Don’t get me wrong–I would never blame my uneasiness on these mothers, nor would I judge them for being confident human caretakers before I’m even able to keep my dog away from roadkill. In my experience so far, military wives are some of the strongest women out there, and some of the most loving, competent mothers I’ve met, regardless of their age. It’s my own self-deprecating comparison that screws with my psyche, and keeps me wondering on a daily basis if I’ll ever be able to squeeze myself into the mold of a military wife, childless or not.

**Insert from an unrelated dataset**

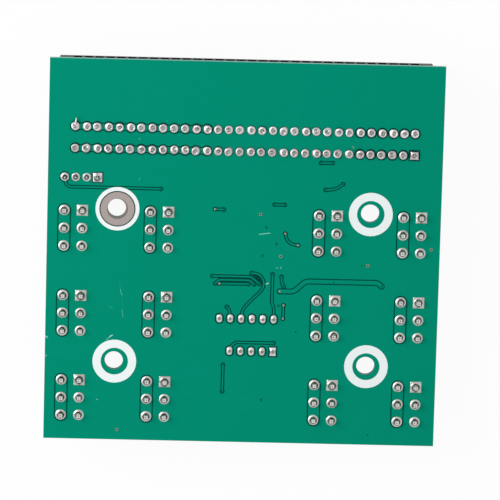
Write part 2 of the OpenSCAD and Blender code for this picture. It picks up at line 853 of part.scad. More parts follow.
module signal_header_base() {
    hole = signal_pin_w + 2 * fit_gap;
    color([0.1, 0.1, 0.11])
        translate([0, 0, part_face - signal_base_h])
            linear_extrude(signal_base_h)
                difference() {
                    for (i = [0:signal_ways - 1])
                        translate(signal_pin(i)) block_outline(pin_pitch, pin_pitch, signal_corner);
                    for (i = [0:signal_ways - 1]) translate(signal_pin(i)) square(hole, center = true);
                }
}

module signal_pins() {
    low = part_face - signal_base_h - signal_pin_out;
    color([0.86, 0.78, 0.45])
        for (i = [0:signal_ways - 1])
            translate([signal_pin(i)[0], signal_pin(i)[1], 0])
                square_pin(signal_pin_w, low, solder_face + signal_tail, signal_tip, signal_tip);
}

// ---- meter circuit on the component side ----

module meter_chip() {
    top = part_face - chip_stand;
    low = top - chip_body[2];
    mid = (top + low) / 2;
    y = chip_body[1] / 2;
    y_in = y - chip_draft;
    color([0.13, 0.13, 0.14])
        translate([meter_chip_centre[0], meter_chip_centre[1], 0])
            difference() {
                rotate([90, 0, 90])
                    linear_extrude(chip_body[0], center = true)
                        polygon([[-y, mid], [-y_in, low], [y_in, low], [y, mid], [y_in, top], [-y_in, top]]);
                // dimple that marks the first lead
                translate([chip_body[0] / 2 - chip_mark_in, -y + chip_mark_in, low])
                    cylinder(r = 0.4, h = 0.16, center = true);
            }
}

// Gull-wing lead from the chip's side down to the board, as a side view
function lead_line(root, reach, mid) = let (z = part_face - chip_lead_t / 2) [
    [root, mid], [root + 0.35, mid], [reach - 0.62, z - 0.02], [reach - 0.5, z], [reach, z]
];

module meter_chip_leads() {
    mid = part_face - chip_stand - chip_body[2] / 2;
    line = lead_line(chip_body[1] / 2, chip_lead_span / 2, mid);
    color([0.8, 0.79, 0.78])
        translate([meter_chip_centre[0], meter_chip_centre[1], 0])
            for (i = [0:chip_ways - 1], side = [0, 180])
                rotate(side)
                    translate([(i - (chip_ways - 1) / 2) * chip_pitch, 0, 0])
                        rotate([90, 0, 90])
                            linear_extrude(chip_lead_w, center = true) polygon(strip(line, chip_lead_t));
}

module regulator() {
    color([0.13, 0.13, 0.14])
        difference() {
            translate([regulator_centre[0], regulator_centre[1], part_face - regulator_size[2] / 2])
                cube(regulator_size, center = true);
            regulator_frame();
        }
}

// The tab and the three leads, flat on the board
module regulator_frame() {
    y = regulator_size[1] / 2;
    module lead(x, w, from, to) {
        translate([x - w / 2, from, -regulator_lead_t]) cube([w, to - from, regulator_lead_t]);
    }
    translate([regulator_centre[0], regulator_centre[1], part_face]) {
        lead(0, regulator_tab_w, -y, y + regulator_tab_out);
        lead(0, regulator_lead_w, -y - regulator_lead_out, -y);
        for (side = [-1, 1])
            lead(side * regulator_pitch, regulator_lead_w, -y - regulator_lead_out, -y + regulator_lead_in);
    }
}

module regulator_leads() {
    color([0.8, 0.79, 0.78]) regulator_frame();
}

module at_place(place) {
    translate([place[0], place[1], part_face]) rotate(place[2]) children();
}

module chip_block(t) {
    l = chip_size[0] - 2 * end_cap_l;
    translate([-l / 2, -chip_size[1] / 2, -t]) cube([l, chip_size[1], t]);
}

module resistors() {
    color([0.14, 0.14, 0.15]) for (place = resistor_places) at_place(place) chip_block(resistor_t);
}

module capacitors() {
    color([0.66, 0.53, 0.38]) for (place = capacitor_places) at_place(place) chip_block(capacitor_t);
}

module end_caps(t) {
    for (sx = [-1, 1])
        translate([sx * (chip_size[0] - end_cap_l) / 2, 0, -t / 2])
            cube([end_cap_l, chip_size[1], t], center = true);
}

module chip_end_caps() {
    color([0.8, 0.79, 0.78]) {
        for (place = resistor_places) at_place(place) end_caps(resistor_t);
        for (place = capacitor_places) at_place(place) end_caps(capacitor_t);
    }
}

circuit_board();
printed_rings();
ground_land();
tinned_vias();
slot_housing();
slot_contacts(1, near_row_y);  // slot_contacts_near
slot_contacts(-1, far_row_y);  // slot_contacts_far
slot_solder(near_row_y, false);  // slot_solder_near
slot_solder(far_row_y, true);  // slot_solder_far
for (i = [0:header_total - 1]) {
    power_header(i);
    power_pins(i);
}
power_solder(0);  // power_solder_row_1
power_solder(1);  // power_solder_row_2
power_solder(2);  // power_solder_row_3
display_case();
display_segments();
display_pins();
display_solder();
signal_header_base();
signal_pins();
signal_solder();
meter_chip();
meter_chip_leads();
regulator();
regulator_leads();
resistors();
capacitors();
chip_end_caps();
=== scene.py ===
"""Power supply breakout board, solder side up: finishes, solder joints, marks, light and camera."""

import logging
import math
import random
from dataclasses import dataclass
from enum import Enum
from typing import Any, Iterable, Sequence

import bpy
from mathutils import Matrix, Vector


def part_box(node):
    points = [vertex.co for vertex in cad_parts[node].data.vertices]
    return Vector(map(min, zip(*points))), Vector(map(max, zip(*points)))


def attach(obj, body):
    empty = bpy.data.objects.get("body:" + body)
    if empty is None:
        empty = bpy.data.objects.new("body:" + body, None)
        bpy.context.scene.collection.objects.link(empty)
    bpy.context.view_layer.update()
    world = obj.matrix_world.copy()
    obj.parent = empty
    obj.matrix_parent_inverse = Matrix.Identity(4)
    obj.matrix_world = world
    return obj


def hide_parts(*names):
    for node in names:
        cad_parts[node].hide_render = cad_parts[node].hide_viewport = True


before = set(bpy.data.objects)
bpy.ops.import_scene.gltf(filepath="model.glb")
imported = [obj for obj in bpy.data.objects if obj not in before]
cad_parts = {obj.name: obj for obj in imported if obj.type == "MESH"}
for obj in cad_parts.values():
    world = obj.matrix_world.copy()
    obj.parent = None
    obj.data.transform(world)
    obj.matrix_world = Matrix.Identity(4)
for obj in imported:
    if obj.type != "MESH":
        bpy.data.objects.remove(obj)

log = logging.getLogger("breakout_board")

MM = 0.001
BODY = "root"
BOARD = "circuit_board"
SEED = 11

# Pitches of the pins' grids, in millimetres, and how the power headers stand
POWER_PITCH = 4.2
PIN_PITCH = 2.54
HEADER_ROWS = 3
HEADER_COLUMNS = 4

# Sizes of the lands under the joints, in millimetres
SLOT_LAND = (2.06, 2.2)
SLOT_SQUARE = (2.1, 2.1)
POWER_LAND = (2.48, 2.48)
POWER_SQUARE = (2.6, 2.6)
DISPLAY_LAND = (1.6, 2.1)
SIGNAL_LAND = (2.04, 2.04)
SIGNAL_SQUARE = (2.1, 2.1)
# Part of a display land that the solder wets
DISPLAY_WETTED = (1.5, 2.06)

# Steepest angle between two faces that still shade as one surface
SMOOTH_ANGLE = math.radians(50)
# Distance from the middle that counts as none, in metres
HAIR = 1e-7

# A mix of colours: its two inputs, and what makes it one and picks its result
UNDER, OVER = 6, 7
COLOUR_MIX = {"out": 2, "data_type": "RGBA"}
WHITE = (1.0, 1.0, 1.0, 1.0)
# How the noise in every finish breaks up into finer blotches
NOISE = {"Detail": 3.0, "Roughness": 0.55}
BEVEL_SAMPLES = 6

Spot = tuple[float, float]
Place = tuple[float, float, float]


class Land(Enum):
    """Outline of the copper land under a solder joint."""

    ROUND = "round"
    SQUARE = "square"
    OVAL = "oval"


# ---- small helpers -------------------------------------------------------------------------------


def linear(hex_colour: str) -> tuple[float, float, float, float]:
    """Turn an sRGB colour into linear light.

    Args:
        hex_colour: the colour as "#rrggbb".

    Returns:
        Linear red, green, blue and an alpha of 1.
    """
    parts = [int(hex_colour[i:i + 2], 16) / 255 for i in (1, 3, 5)]
    light = [c / 12.92 if c <= 0.04045 else ((c + 0.055) / 1.055) ** 2.4 for c in parts]
    return (light[0], light[1], light[2], 1.0)


def low_mm(node: str) -> Vector:
    """Return the lowest corner of a CAD node, in millimetres."""
    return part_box(node)[0] / MM


def high_mm(node: str) -> Vector:
    """Return the highest corner of a CAD node, in millimetres."""
    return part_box(node)[1] / MM


def middle_mm(node: str) -> Vector:
    """Return the middle of a CAD node's box, in millimetres."""
    return (low_mm(node) + high_mm(node)) / 2


def deselect_all() -> None:
    """Leave object mode with nothing selected."""
    if bpy.context.object is not None and bpy.context.object.mode != "OBJECT":
        bpy.ops.object.mode_set(mode="OBJECT")
    bpy.ops.object.select_all(action="DESELECT")


def activate(piece: bpy.types.Object) -> None:
    """Select one object alone and make it the active one."""
    deselect_all()
    piece.select_set(True)
    bpy.context.view_layer.objects.active = piece


def join(pieces: Sequence[bpy.types.Object], name: str) -> bpy.types.Object:
    """Join pieces into one object.

    Args:
        pieces: the objects to join, all at the origin.
        name: the joined object's name.

    Returns:
        The joined object.
    """
    activate(pieces[0])
    for piece in pieces:
        piece.select_set(True)
    bpy.ops.object.join()
    joined = bpy.context.object
    joined.name = name
    joined.data.name = name
    return joined


def placed_copy(pattern: bpy.types.Object, at: Vector, turn: float) -> bpy.types.Object:
    """Copy a piece with a mesh of its own, and put the place into that mesh.

    Args:
        pattern: the piece to copy, modelled about the origin.
        at: where its origin goes, in metres.
        turn: its turn about the vertical, in radians.

    Returns:
        The copy, at the origin.
    """
    copy = pattern.copy()
    copy.data = pattern.data.copy()
    bpy.context.scene.collection.objects.link(copy)
    copy.data.transform(Matrix.Translation(at) @ Matrix.Rotation(turn, 4, "Z"))
    return copy


# ---- node graphs ---------------------------------------------------------------------------------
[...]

Of course this comparison exists everywhere; the feeling of falling behind is practically universal, and I’m sure there are half a dozen self-help books for each of my specific anxieties. At the end of the day, when I can screw my head back on and lift it above expectations, I see it like this: If I want to do something mostly out of external pressures, then the time is not right to do it. I know that if I wait for all my uneasiness and insecurities to disappear, I’ll be waiting forever. But if I’ve learned anything about time from my most recent struggles with waiting, it’s that the right time will happen (it could be next month, or it could be in five years), and it will have nothing to do with what anybody else thinks or says. Except for Jonathan. Whose cooperation will make things a whole lot easier.
Do you struggle with fitting into your peer group? Do you ever feel like you should do or have something you don’t?